Data lines ->
--- Start ---

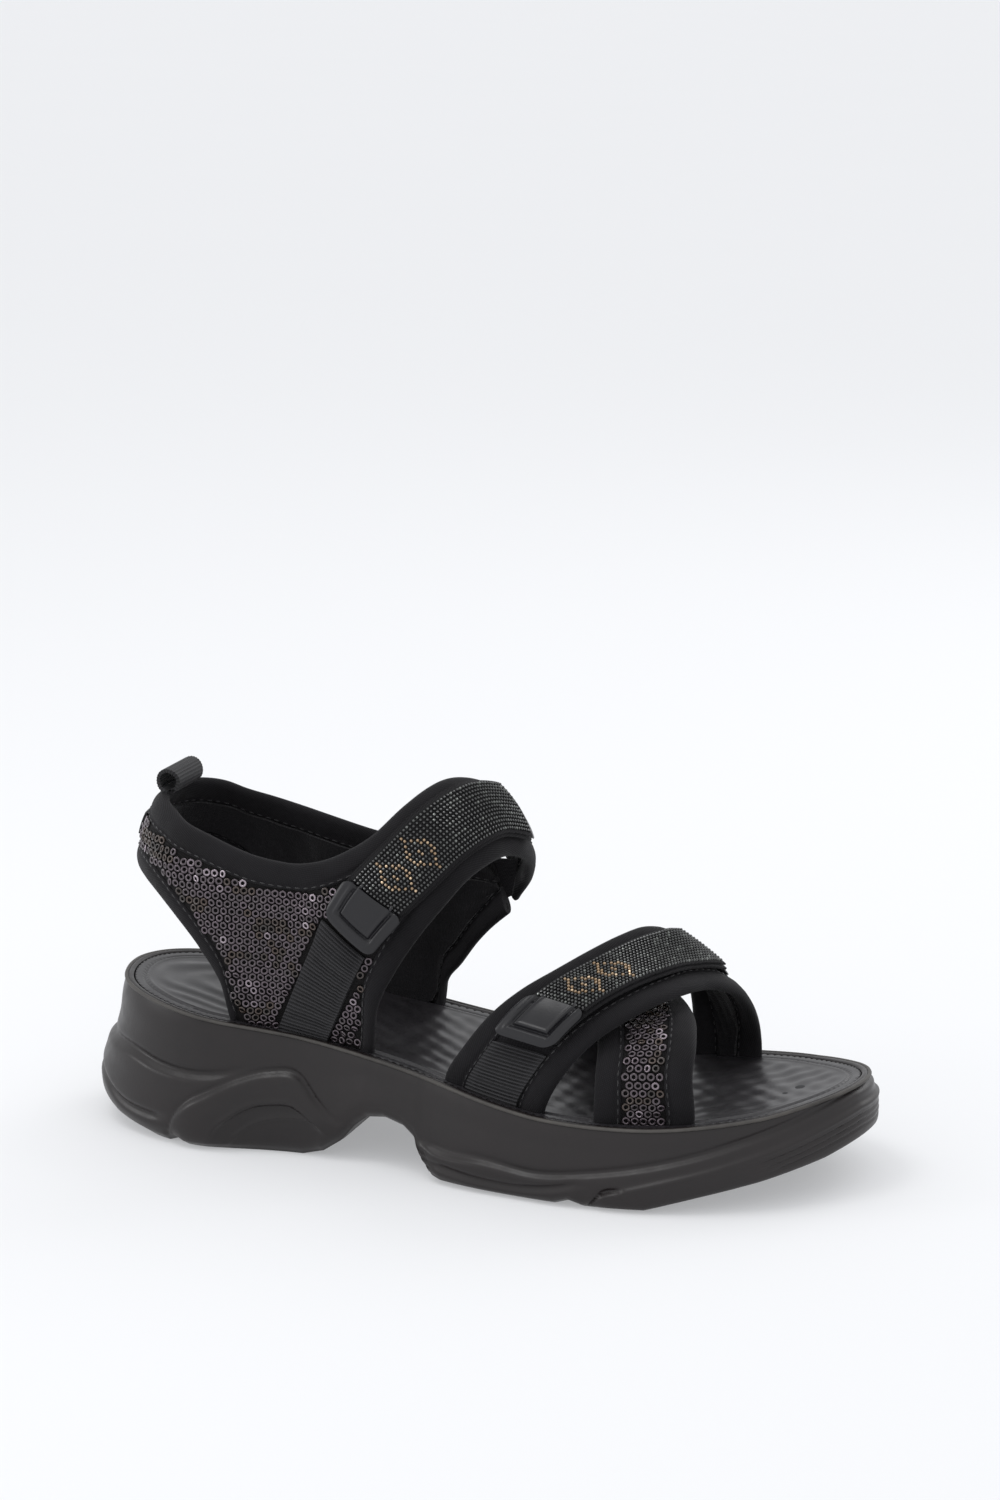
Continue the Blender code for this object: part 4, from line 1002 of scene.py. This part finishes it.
def ankleWebbing():
    # a straight tape seen from the side, laid on the curved quarter
    a, b, c, d = (np.array(p) * grade for p in webbingShape["corners"])
    coarse, steps, rows = webbingShape["coarse"], webbingShape["steps"], webbingShape["rows"]
    s, t = np.zeros(coarse), np.zeros(coarse)
    for i, j in np.ndindex(*coarse):
        u, v = i / (coarse[0] - 1), j / (coarse[1] - 1)
        s[i, j], t[i, j] = lateral.find(*((a * (1 - v) + b * v) * (1 - u) + (d * (1 - v) + c * v) * u))
    s, t = refine(s, steps, rows), refine(t, steps, rows)
    along = runAlong(lateral.plain(s, t)[:, rows // 2])[:, None]
    across = np.linspace(-0.5, 0.5, rows)[None, :] * webbingShape["wide"]
    lift = loopLift + layers["webbing"] + ribRelief(along, across, 0, webbingShape["wide"])
    piece = gridPiece("ankleWebbing", lateral.at(s, t, lift), spread(along, across), lateral.normal(s, t))
    thicken(piece, layers["webbing"])
    settle(piece, "webbing", "webbing", "ankle_webbing")


ankleWebbing()
stripPiece("forefootWebbing", Track(forefoot), 0.1, 2.4, webbingShape["wide"], loopLift, layers["webbing"],
           "webbing", "webbing", "forefoot_webbing", spacing=0.2, relief=ribRelief, edge=0.0)

tape = {"reach": 0.75, "low": 0.36, "high": 0.64, "lift": 0.5, "size": (9, 7), "steps": (26, 24)}


def heelTape():
    # over the heel seam, from the lateral to the medial quarter
    near = np.linspace(0, tape["reach"], tape["steps"][0])[:, None]
    t = np.linspace(tape["low"], tape["high"], tape["steps"][1])[None, :] + 0 * near
    near = near + 0 * t
    lift = loopLift + tape["lift"] + layers["patch"]
    a, b = lateral.at(near[::-1], t, lift), medial.at(near, t, lift)
    out = np.concatenate([lateral.normal(near[::-1], t)[:-1], medial.normal(near, t)])
    points = np.concatenate([a[:-1], [(a[-1] + b[0]) / 2], b[1:]])
    long, wide = tape["size"]
    flat = spread(np.linspace(0, long, len(points))[:, None], np.linspace(0, wide, t.shape[1]))
    piece = gridPiece("heelTape", points, flat, out)
    thicken(piece, layers["patch"])
    settle(piece, "webbing", "binding", "heel_tape")


heelTape()

straps = {
    "ankle": {"tip": 11.45, "root": 18.25, "track": Track(
        lateral, lambda s: np.interp(s, [11.5, 13, 15, 18, 21], [0.45, 0.50, 0.52, 0.50, 0.50]),
        lambda s: np.interp(s, [12, 16], [-0.3, 0.0]))},
    "forefoot": {"tip": 2.6, "root": 8.65, "track": Track(forefoot)},
}
strapShape = {"width": 20.0, "meshWidth": 18.0, "loopWidth": 11.0, "hookWidth": 10.0, "hookFrom": 6.0,
              "hookTo": 52.0, "tabWidth": 20.5, "tabLength": 15.0, "tabCorner": 3.6, "groove": 4.0,
              "grooveDeep": 0.75, "stone": 1.18, "stoneHigh": 0.62, "goldAt": (7, 16), "goldReach": 4.9,
              "goldLine": 0.72, "hingeBack": 3.0, "endGap": 3.2, "endWide": 10.0, "endLong": 9.0,
              "endCorner": 3.0}


def tabRelief(along, across, total, width):
    # U-shaped groove, open towards the strap, inside a soft rounded border
    border = np.minimum(along, width / 2 - np.abs(across))
    groove = border - strapShape["groove"]
    return (0.3 * (hump(groove + 1.1, 0.5) + hump(groove - 1.1, 0.5))
            - strapShape["grooveDeep"] * hump(groove, 0.5) - 0.5 * np.clip(1 - border / 1.3, 0, 1) ** 2)


def endRelief(along, across, total, width):
    border = np.minimum(total - along, width / 2 - np.abs(across))
    return -0.45 * hump(border - 2.2, 0.4) - 0.5 * np.clip(1 - border / 1.2, 0, 1) ** 2


def stones(label, track, first, last, body):
    cloth, pitch, high = track.cloth, strapShape["stone"], strapShape["stoneHigh"]
    s, run = cloth.evenly(first, last, track.centre, 0.2)
    places = np.arange(pitch * 0.6, run[-1] - pitch * 0.4, pitch)
    columns = int(strapShape["meshWidth"] / pitch) - 1
    middle = (columns - 1) / 2
    sAt = np.interp(places, run, s)
    place = (np.arange(columns) - middle)[None, :] * pitch + 0 * sAt[:, None]
    s, t = track.aside(sAt, place)
    at = cloth.at(s, t, meshLift + layers["mesh"] + high * 0.18)
    out, way = cloth.normal(s, t).reshape(-1, 3), np.gradient(at, axis=0).reshape(-1, 3)
    at = at.reshape(-1, 3)
    # two lozenges with a dot in each
    i, j = np.meshgrid(np.arange(len(places)), np.arange(columns), indexing="ij")
    gold = np.zeros(i.shape, bool)
    for start in strapShape["goldAt"]:
        far = np.abs(i - start) * 1.35 + np.abs(j - middle)
        gold |= (np.abs(far - strapShape["goldReach"]) < strapShape["goldLine"]) | (far < 0.8)
    gold = gold.ravel()
    tone = np.clip(dice.gamma(1.1, 0.24, len(at)), 0, 1)
    for name, chosen, finish in (("Stones", ~gold, "stone"), ("GoldStones", gold, "gold")):
        piece = scatter(label + name, beadTemplate(), at[chosen], way[chosen], np.cross(out, way)[chosen],
                        (pitch * 0.97, pitch * 0.97, high * 2), tone[chosen])
        piece.data.shade_flat()
        settle(piece, finish, "stone_mesh", body=body)


def hingePiece(label, track, root):
    # the strap's last few millimetres fold down to its end tab
    cloth = track.cloth
    first = track.after(root, strapShape["hingeBack"] + 0.3, -1)
    last = track.after(root, strapShape["endGap"] + 1.5)
    s, run = cloth.evenly(first, last, track.centre, 0.35)
    part = (run / run[-1])[:, None]
    fold = part * part * (3 - 2 * part)
    half = strapShape["width"] / 2 - 0.1 - fold * (strapShape["width"] - strapShape["endWide"]) / 2
    place = half * np.linspace(-1, 1, 17)
    s, t = track.aside(s, place)
    lift = strapLift + layers["strap"] - fold * (strapLift - loopLift - 0.4) + 0 * t
    hinge = gridPiece(label + "Hinge", cloth.at(s, t, lift), spread(run[:, None], place), cloth.normal(s, t))
    thicken(hinge, layers["strap"] * 0.95, 0.2)
    dress(hinge, "tape", "strap_base")
    bend = np.array([track.after(root, 2.8, -1), track.after(root, 2.2)])
    ends = toFrame(cloth.at(bend, track.centre(bend), strapLift))
    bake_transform(hinge)


def hookStrap(label, track, tip, root):
    body, shape = label + "_strap_body", strapShape

    def strip(kind, node, first, last, width, low, thick, finish, slot, on=body, **more):
        stripPiece(label + kind, track, first, last, width, low, layers[thick], finish, slot, label + node, on,
                   **more)

    hookFrom, meshFrom = track.after(tip, shape["hookFrom"]), track.after(tip, shape["tabLength"] + 0.1)
    strapTo, endFrom = track.after(root, shape["hingeBack"], -1), track.after(root, shape["endGap"])
    strip("LoopPatch", "_loop_patch", hookFrom, track.after(root, 0.6, -1), shape["loopWidth"], loopLift,
          "patch", "pile", "loop_pile", "shell")
    strip("HookPatch", "_hook_patch", hookFrom, track.after(tip, shape["hookTo"]), shape["hookWidth"],
          hookLift, "patch", "hooks", "hooks")
    strip("Strap", "_strap", track.after(tip, 2.0), strapTo, shape["width"], strapLift, "strap", "tape",
          "strap_base", rows=20)
    strip("StoneMesh", "_stone_mesh", meshFrom, strapTo, shape["meshWidth"], meshLift, "mesh", "tape",
          "stone_mesh", rows=20)
    strip("Tab", "_tab", tip, track.after(tip, shape["tabLength"]), shape["tabWidth"], meshLift, "tab", "tab",
          "tab_rubber", corner=shape["tabCorner"], spacing=0.3, rows=70, relief=tabRelief, edge=0.35, segments=3)
    strip("EndTab", "_end_tab", endFrom, track.after(root, shape["endGap"] + shape["endLong"]),
          shape["endWide"], loopLift, "tab", "tab", "tab_rubber", "shell", corner=shape["endCorner"],
          spacing=0.3, rows=60, relief=endRelief, edge=0.35, segments=3)
    stones(label, track, meshFrom, strapTo, body)
    hingePiece(label, track, root)


for label, strap in straps.items():
    hookStrap(label, **strap)
print("straps ready")

pull = {"wide": 20.0, "high": 8.0, "deep": 8.5, "thick": 1.2, "foot": 0.75, "waist": 0.06, "rib": 0.12,
        "ribPitch": 1.05, "sewnIn": (2.0, 0.0, -2.3), "bend": (-1.2, 3.2)}


def pullLoop():
    turn = np.radians(np.linspace(-62, 242, 46))
    radius, foot = pull["deep"] / 2, pull["foot"]
    x, z = radius * np.cos(turn), pull["high"] - radius + radius * np.sin(turn)
    legs = np.linspace(0, 1, 12)[:-1]
    x = np.concatenate([foot + (x[0] - foot) * legs, x, (x[-1] + (-foot - x[-1]) * legs[::-1])])
    z = np.concatenate([z[0] * legs, z, z[-1] * legs[::-1]])
    y = np.linspace(-0.5, 0.5, 21) * pull["wide"]
    waist = 1 - pull["waist"] * np.sin(np.clip(z / pull["high"], 0, 1) * math.pi)
    run = runAlong(np.stack([x, z], axis=1))
    rib = pull["rib"] * np.sin(run * 2 * math.pi / pull["ribPitch"])
    way = unit(np.stack([np.gradient(x), np.gradient(z)], axis=1))
    points = spread((x + way[:, 1] * rib)[:, None], y[None, :] * waist[:, None], (z - way[:, 0] * rib)[:, None])
    pivot = next(np.array(j["pos_m"]) for j in frame["record"]["behaviour"]["joints"]
                 if j["name"] == "pull_loop_tilt")
    points = points + pivot * 1000 + pull["sewnIn"] - shift
    outward = spread(way[:, 1:], np.zeros((1, len(y))), -way[:, :1])
    piece = gridPiece("pullLoop", points, spread(run[:, None], y[None, :]), outward)
    thicken(piece, pull["thick"])
    # its foot is sewn under the binding
    dress(piece, "webbing", "webbing", "pull_loop")
    below, above = (tuple(pivot + (0, 0, z * 0.001)) for z in pull["bend"])
    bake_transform(piece)


pullLoop()
print("pull loop ready")


def insideQuad(cloth, spots, corners, room):
    place = cloth.plain(spots[:, 0], spots[:, 1])[:, [0, 2]] / grade
    inside = np.ones(len(place), bool)
    for (ax, az), (bx, bz) in zip(corners, corners[1:] + corners[:1]):
        length = math.hypot(bx - ax, bz - az)
        away = ((bx - ax) * (place[:, 1] - az) - (bz - az) * (place[:, 0] - ax)) / length
        inside &= away > -room
    return inside


def sequinFields():
    # sequins cover the quarters and the cross band, apart from webbing, straps and heel tape
    rows = sequinRows(lateral, 40, 112, 0.35, 13.2)
    s, t = rows.T
    under = insideQuad(lateral, rows, webbingShape["corners"], 1.2)
    strapped = (s > 11.5) & (np.abs(t - straps["ankle"]["track"].centre(s)) * lateral.across(s) < 10.5)
    taped = (s < 0.95) & (np.abs(t - 0.5) < 0.2)
    sequinPiece("lateralSequins", lateral, rows[~under & ~strapped & ~taped])
    rows = sequinRows(medial, 40, 108, 0.35, 13.5)
    taped = (rows[:, 0] < 0.95) & (np.abs(rows[:, 1] - 0.5) < 0.2)
    sequinPiece("medialSequins", medial, rows[~taped])
    sequinPiece("crossSequins", crossing, sequinStrip(crossing, 0.3, 9.7), 0.2)


sequinFields()
print("sequins ready")


def flatOf(cloth, first, last, edge):
    s, t = np.linspace(first, last, 400), np.linspace(0, 1, 40)
    middle = runAlong(cloth.plain(s, np.full_like(s, 0.5)))[-1]
    grid = cloth.plain(s[:, None] + 0 * t, edge / cloth.across(s)[:, None] * (1 - 2 * t) + t)
    across, along = np.diff(grid, axis=1)[:-1], np.diff(grid, axis=0)[:, :-1]
    area = np.linalg.norm(np.cross(across, along), axis=-1).sum()
    length = max(middle, np.linalg.norm(np.diff(grid, axis=0), axis=-1).sum(axis=0).max())
    # the cut curves, so the strip it is cut from is taken a little under its widest part
    width = min((cloth.across(s) - 2 * edge).max(), area / (0.45 * length))
    return (width * 0.001, length * 0.001), area * 1e-6


for piece, cloth, first, edge in sheets:
    flat, area = flatOf(cloth, first, cloth.last, edge)
print("cloth facts ready")

studio = {"floor": 80.0, "glow": 0.34, "world": 1.0, "sky": (0.97, 0.98, 1.0, 1.0), "lens": 89.17,
          "distance": 1.2392, "azimuth": 20.2, "elevation": 18.4, "focus": (0.004, 0.0019, 0.0286),
          "aimRight": 0.00334, "aimUp": 0.103, "lampAim": (0, 0, 0.04)}
lamps = {
    "key": {"at": (-0.35, -0.3, 1.2), "size": 0.45, "power": 2.6},
    "back": {"at": (0.5, 1.0, 0.8), "size": 0.7, "power": 2.6},
    "side": {"at": (-1.0, -0.45, 0.42), "size": 0.3, "power": 1.5},
}


def place(name, data, at, aim):
    holder = bpy.data.objects.new(name, data)
    bpy.context.scene.collection.objects.link(holder)
    holder.location = at
    holder.rotation_euler = (Vector(aim) - Vector(at)).to_track_quat("-Z", "Y").to_euler()
    return holder


deselectAll()
bpy.ops.mesh.primitive_plane_add(size=studio["floor"], location=(0, 0, 0))
floor = bpy.context.active_object
floor.name = "floor"
pale = Finish("pale floor", Specular_IOR_Level=0.05, Roughness=0.9, Emission_Color=studio["sky"],
              Emission_Strength=studio["glow"])
pale.paint(pale.noise(pale.objectPlace(), 3.0), (0.525, 0.528, 0.535), (0.53, 0.533, 0.54))
floor.data.materials.append(pale.material)

world = bpy.data.worlds.new("studio")
bpy.context.scene.world = world
world.use_nodes = True
world.node_tree.nodes["Background"].inputs["Color"].default_value = studio["sky"]
world.node_tree.nodes["Background"].inputs["Strength"].default_value = studio["world"]

for name, lamp in lamps.items():
    light = bpy.data.lights.new(name, "AREA")
    light.size, light.energy = lamp["size"], lamp["power"]
    place(name, light, lamp["at"], studio["lampAim"])

azimuth, elevation = math.radians(studio["azimuth"]), math.radians(studio["elevation"])
right = Vector((math.cos(azimuth), math.sin(azimuth), 0))
back = Vector((math.sin(azimuth) * math.cos(elevation), -math.cos(azimuth) * math.cos(elevation),
               math.sin(elevation)))
focus = Vector(studio["focus"])
aim = focus + right * studio["aimRight"] + back.cross(right) * studio["aimUp"]
camera = place("camera", bpy.data.cameras.new("camera"), focus + back * studio["distance"], aim)
camera.data.lens = studio["lens"]
camera.data.sensor_fit = "VERTICAL"
camera.data.sensor_height = 36.0
camera.data.clip_end = 500.0
bpy.context.scene.camera = camera
bpy.context.scene.view_settings.view_transform = "Standard"
bpy.context.scene.view_settings.look = "None"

--- End ---

Direction ->
Beginning with the line containing "bake_transform(piece)" and ending with the line containing "return inside", extract those lines exactly from the listing above, and only those.

Task solution ->
    bake_transform(piece)


pullLoop()
print("pull loop ready")


def insideQuad(cloth, spots, corners, room):
    place = cloth.plain(spots[:, 0], spots[:, 1])[:, [0, 2]] / grade
    inside = np.ones(len(place), bool)
    for (ax, az), (bx, bz) in zip(corners, corners[1:] + corners[:1]):
        length = math.hypot(bx - ax, bz - az)
        away = ((bx - ax) * (place[:, 1] - az) - (bz - az) * (place[:, 0] - ax)) / length
        inside &= away > -room
    return inside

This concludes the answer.